Com o retorno do presidente da viagem a Bruxelas, a expectativa é de que as conversas dele com Lira e com lideranças do Republicanos e do PP para definição dos respectivos espaços das siglas, e dele com os ministeriáveis, ocorram nesta semana.
Pelo cronograma dos articuladores de Lula, os novos ministros tomariam posse na primeira semana de agosto - mais tardar no dia 7. Isso porque nos dias 8 e 9, Lula estará em Belém (PA), participando da Cúpula dos Países Amazônicos. Em seguida, no dia 15, ele embarcará para Assunção, onde prestigiará a posse do novo presidente do Paraguai, Santiago Peña.
É desejo dos articuladores do governo e das lideranças do Centrão que a reforma ministerial seja concluída até o dia 7 para que a frenética agenda internacional de Lula não tumultue esse desfecho.
Há compromissos previstos para todo o mês de agosto. Depois da viagem ao Paraguai, Lula embarcará no dia 20 ou 21 para Johanesburgo, onde participará da cúpula do Brics (Brasil, Rússia, Índia, China e África do Sul). Para arrematar, no dia 27, ele deve comparecer à reunião da Comunidade dos Países de Língua Portuguesa (CPLP) em São Tomé e Príncipe.
Mas o desejável prazo de 7 de agosto é dos articuladores do governo e do Centrão, não é de Lula. “Ninguém pauta o presidente”, lembrou uma fonte a par das discussões. Todos estão dançando a mesma música, mas o maestro é Lula.
O esboço mais recente das mudanças no primeiro escalão submetido ao presidente contemplava o Republicanos no Ministério do Desenvolvimento, Indústria e Comércio (Mdic), pasta que já foi ocupada pelo partido na gestão de Michel Temer.
A se confirmar esse arranjo, Lula quer garantir um papel de protagonismo ao vice-presidente Geraldo Alckmin, que está à frente do Mdic. Segundo fontes a par dessas articulações, Alckmin passaria a ter uma atuação “transversal” no governo, com missões em várias frentes: por exemplo, ganharia função de destaque na execução do novo Programa de Aceleração do Crescimento (PAC).
Outra proposta submetida ao crivo de Lula é entregar o Ministério do Desenvolvimento Social (MDS) ao PP, porém, sem o programa Bolsa Família, principal vitrine eleitoral do PT. O programa seria remanejado para outra pasta: cogita-se o Ministério da Fazenda, o que daria mais fôlego ao nome do ministro Fernando Haddad para a sucessão em 2026, caso Lula não dispute a reeleição, e a economia esteja forte.
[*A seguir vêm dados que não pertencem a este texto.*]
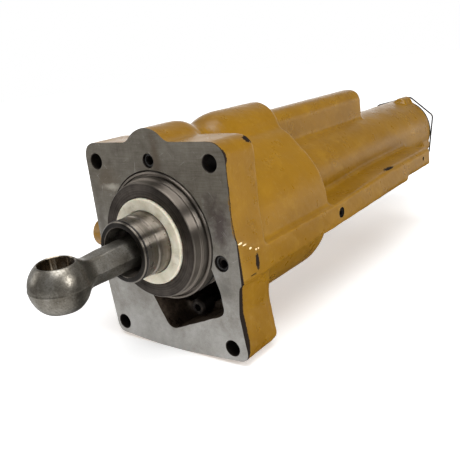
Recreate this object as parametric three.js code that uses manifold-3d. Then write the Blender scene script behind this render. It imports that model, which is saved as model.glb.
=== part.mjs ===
// A flange-mounted hydraulic cylinder with a hollow ram and a swinging eye rod.
// Millimetres, +Z up. The cylinder's axis is Y: the flange face is the plane Y = 0,
// the ram comes out towards -Y and the barrel runs back along +Y.

import * as THREE from 'three';
import { mergeVertices } from 'three/addons/utils/BufferGeometryUtils.js';
import Module from 'manifold-3d';

const wasm = await Module();
wasm.setup();

// ---------- driving dimensions ----------

const GAP = 0.3;
const FINE = 32;
const COARSE = 24;
const SMALL = 14;
const CAST = 40;

const FLANGE = { depth: 38, lowDepth: 44, lowTop: -33.5 };
const BOLT = { radius: 6.75, x: 62.5, zTop: 61.8, zLow: -88.3 };
const BORE = { radius: 54.9, depth: 30.3 };
const CHAMBER = { radius: 50, end: 140 };
const MAIN = { radius: 73.5, z: -9.5, end: 149.8, round: 4 };
const LOBE = { radius: 32.7, x: 15, z: 34, end: 149.8, round: 4 };
const TOP = { radius: 26.2, z: 63, end: 155 };
const BARREL = { radius: 44, bore: 35, webFront: 397, webRear: 408, end: 510 };
const REAR_ROOM = 36;
const RIB = { halfWidth: 15.6, end: 355, round: 8 };
const RAIL = {
  x: 79, bottom: -32.6, step: 339, rearBottom: -28, end: 414, rootTop: 2.2, rootEnd: 25,
  top: -11, riseStart: 170, riseEnd: 290, rearTop: -5.4,
};
const PORT_BOSS = { radius: 13.5, y: 22.5, z: -11, x: -97 };
const TOP_PORT = { z: 63, drill: 3.5, face: 5.75, faceDepth: 3.4 };
const SIDE_PORT = { x: 62, z: -16.3, drill: 3.2, face: 6.5, faceDepth: 3.4 };
const POCKET = { depth: 31, deepEnd: 90, wallRadius: 62 };
const POCKET_PLUG = { x: 15, z: -68.5, radius: 7.6, head: 17, tail: 44 };
const CROSS_FRONT = { y: 167, z: -21.5, radius: 5.25, depth: 12 };
const CROSS_REAR = { y: 387, z: -14.8, radius: 2.5, depth: 9 };
const PLUG_LENGTH = 10;
const PLUG_RADIUS = 5.2;

const FEED = { y: 172, radius: 3, bottom: 20 };
const GALLERY_DROP = { drilling: 1, plug: 2.4 };
const CROSS_FEED = { radius: 2.4, depth: 21, rearDepth: 59 };
const PORT_HOLE = { radius: 7.2, end: -52, plugLength: 16, plugSocket: 4 };
const PLUG_SOCKET = { gallery: 2.6, front: 2.9, rear: 1.1 };
const POCKET_STUD = { bore: 5.3, radius: 5, socket: 3.6 };
const PORT_SEAL = { top: 4.6, topSection: 0.8, side: 5.3, sideSection: 0.9, depth: 2.3 };

const GLAND = {
  rim: 54.3, rimFront: -1.2, front: -13.2, nose: 48.4, noseEnd: -5,
  headEnd: 30, spigot: 34.6, end: 160, clear: 27.5,
};
// The step behind the gland's nose: a neck and a face groove under the rim's edge.
const GLAND_STEP = { neck: 50.2, lip: 52.4, depth: 2.4 };
const GLAND_GROOVE = { floor: 50.6, sealFront: 8, sealBack: 13, oilFront: 16, oilBack: 26 };
const GLAND_SEAL = { radius: 52.8, section: 1.8, y: 10.5 };
const SPIGOT_GROOVE = { floor: 31.8, front: 147, back: 150.6 };
const SPIGOT_SEAL = { radius: 33.4, section: 1.3, y: 148.8 };
const WIPER = { inner: 26.3, outer: 36, front: -15.5, back: -9 };
const ROD_SEAL = { outer: 32.7, front: 20, back: 27 };
const BUSH = { outer: 28.3, front: 110.3, back: 159.7 };
const RAM = {
  radius: 26, nose: 24.9, mouth: -42.3, bore: 20.2, socketEnd: 60, shoulder: 320, tail: 20, end: 393.5,
};
const CLIP_GROOVE = { floor: 23.4, front: -40.2, back: -38.2 };
const CLIP = { radius: 24.6, section: 0.8, y: -39.2 };
const NOSE_GROOVE = { floor: 23.6, front: -28.2, back: -26 };
const RAM_TAIL_BORE = { radius: 14, front: 90 };
const STOP = { outer: 30.5, end: 353.7 };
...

Outra alternativa em estudo é de que o Bolsa Família vá para o guarda-chuva do Ministério das Mulheres porque a maioria expressiva dos beneficiários são mulheres chefes de famílias. A se confirmar esse desenho, a ministra Luciana Santos, titular da pasta de Ciência, Tecnologia e Inovação (MCTI) seria remanejada para a pasta das Mulheres para cuidar do Bolsa Família, e a ministra Cida Gonçalves, perderia lugar no primeiro escalão.
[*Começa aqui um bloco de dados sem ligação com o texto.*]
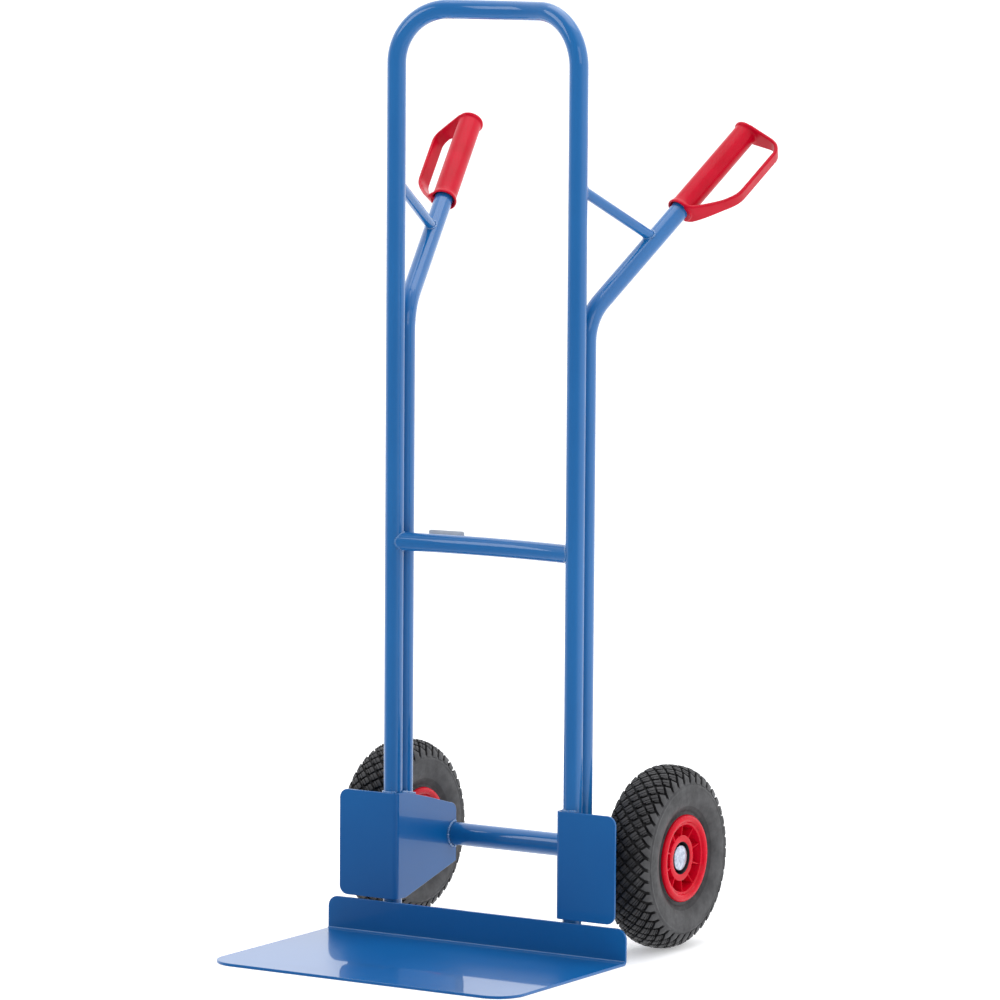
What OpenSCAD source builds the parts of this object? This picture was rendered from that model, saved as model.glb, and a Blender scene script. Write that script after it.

Wellington Dias (PT-PI), titular do MDS, senador licenciado, e aliado de décadas de Lula, assumiria o comando da Ciência e Tecnologia para abrir espaço ao Centrão. Seria o “PT cortando na própria carne”.
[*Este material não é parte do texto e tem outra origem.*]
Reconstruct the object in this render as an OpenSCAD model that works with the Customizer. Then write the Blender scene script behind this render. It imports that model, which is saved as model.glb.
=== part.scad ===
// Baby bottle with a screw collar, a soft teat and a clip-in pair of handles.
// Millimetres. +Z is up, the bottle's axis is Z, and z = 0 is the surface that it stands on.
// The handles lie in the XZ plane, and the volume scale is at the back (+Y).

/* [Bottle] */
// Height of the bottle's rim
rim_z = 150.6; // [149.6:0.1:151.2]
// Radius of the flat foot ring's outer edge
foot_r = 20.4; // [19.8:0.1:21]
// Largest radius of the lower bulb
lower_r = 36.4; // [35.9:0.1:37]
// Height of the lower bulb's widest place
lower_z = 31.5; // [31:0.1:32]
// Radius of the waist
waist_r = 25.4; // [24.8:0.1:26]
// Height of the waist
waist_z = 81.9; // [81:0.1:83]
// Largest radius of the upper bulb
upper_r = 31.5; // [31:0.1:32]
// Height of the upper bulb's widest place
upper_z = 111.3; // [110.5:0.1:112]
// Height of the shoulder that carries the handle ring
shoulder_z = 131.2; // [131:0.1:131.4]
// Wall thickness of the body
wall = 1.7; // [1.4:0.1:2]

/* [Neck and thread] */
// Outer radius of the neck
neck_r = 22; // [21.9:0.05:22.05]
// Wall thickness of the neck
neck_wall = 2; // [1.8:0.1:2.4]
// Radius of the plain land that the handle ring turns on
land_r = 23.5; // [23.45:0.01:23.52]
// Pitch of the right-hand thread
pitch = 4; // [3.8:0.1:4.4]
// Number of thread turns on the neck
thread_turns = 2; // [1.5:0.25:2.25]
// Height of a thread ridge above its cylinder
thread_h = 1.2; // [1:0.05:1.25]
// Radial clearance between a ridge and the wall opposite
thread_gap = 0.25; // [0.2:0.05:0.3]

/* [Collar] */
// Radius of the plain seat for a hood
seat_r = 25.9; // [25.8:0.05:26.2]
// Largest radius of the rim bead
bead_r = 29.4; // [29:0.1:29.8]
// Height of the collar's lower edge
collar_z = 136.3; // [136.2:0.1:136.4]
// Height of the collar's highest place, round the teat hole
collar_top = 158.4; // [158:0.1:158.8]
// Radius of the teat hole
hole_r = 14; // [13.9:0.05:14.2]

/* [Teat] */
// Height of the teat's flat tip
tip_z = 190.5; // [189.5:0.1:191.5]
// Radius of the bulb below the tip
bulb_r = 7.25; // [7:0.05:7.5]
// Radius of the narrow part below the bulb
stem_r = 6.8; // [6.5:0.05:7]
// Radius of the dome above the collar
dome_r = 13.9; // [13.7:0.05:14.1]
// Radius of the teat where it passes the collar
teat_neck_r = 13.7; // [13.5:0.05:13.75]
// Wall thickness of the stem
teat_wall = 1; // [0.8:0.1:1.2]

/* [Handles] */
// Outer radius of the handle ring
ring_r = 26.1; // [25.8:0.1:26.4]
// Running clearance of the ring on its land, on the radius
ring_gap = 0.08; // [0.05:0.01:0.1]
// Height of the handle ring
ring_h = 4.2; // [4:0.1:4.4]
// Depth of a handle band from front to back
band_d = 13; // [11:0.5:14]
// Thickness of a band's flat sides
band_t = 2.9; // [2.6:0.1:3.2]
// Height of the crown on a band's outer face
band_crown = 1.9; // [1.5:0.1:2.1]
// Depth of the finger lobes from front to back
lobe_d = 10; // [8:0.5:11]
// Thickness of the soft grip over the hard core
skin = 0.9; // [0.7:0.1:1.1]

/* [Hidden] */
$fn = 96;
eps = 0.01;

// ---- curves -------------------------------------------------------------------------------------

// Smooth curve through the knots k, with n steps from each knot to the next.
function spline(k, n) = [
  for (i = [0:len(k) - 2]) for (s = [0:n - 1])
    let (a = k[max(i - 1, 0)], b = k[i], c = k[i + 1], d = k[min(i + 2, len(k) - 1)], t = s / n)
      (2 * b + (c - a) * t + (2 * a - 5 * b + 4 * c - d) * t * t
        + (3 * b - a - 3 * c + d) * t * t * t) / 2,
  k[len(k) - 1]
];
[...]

Nos bastidores, Lula ficou satisfeito com as indicações partidárias, em especial com o indicado do Republicanos. Ex-líder da bancada e relator do projeto de autonomia do Banco Central, o deputado Silvio Costa Filho - a quem Lula chama de “Silvinho” - é filho do ex-deputado Silvio Costa, um dos aliados mais caros a Lula.
Quem orbita de perto o entorno de Lula sabe que o presidente reconhece quem se manteve do lado dele na adversidade. (E recorda-se bem de quem o abandonou).
Silvio Costa foi um dos mais combativos defensores de Dilma Rousseff durante o impeachment, e visitou Lula na prisão em Curitiba. Em declaração que soa como música para o petista, comparou-o a Nelson Mandela.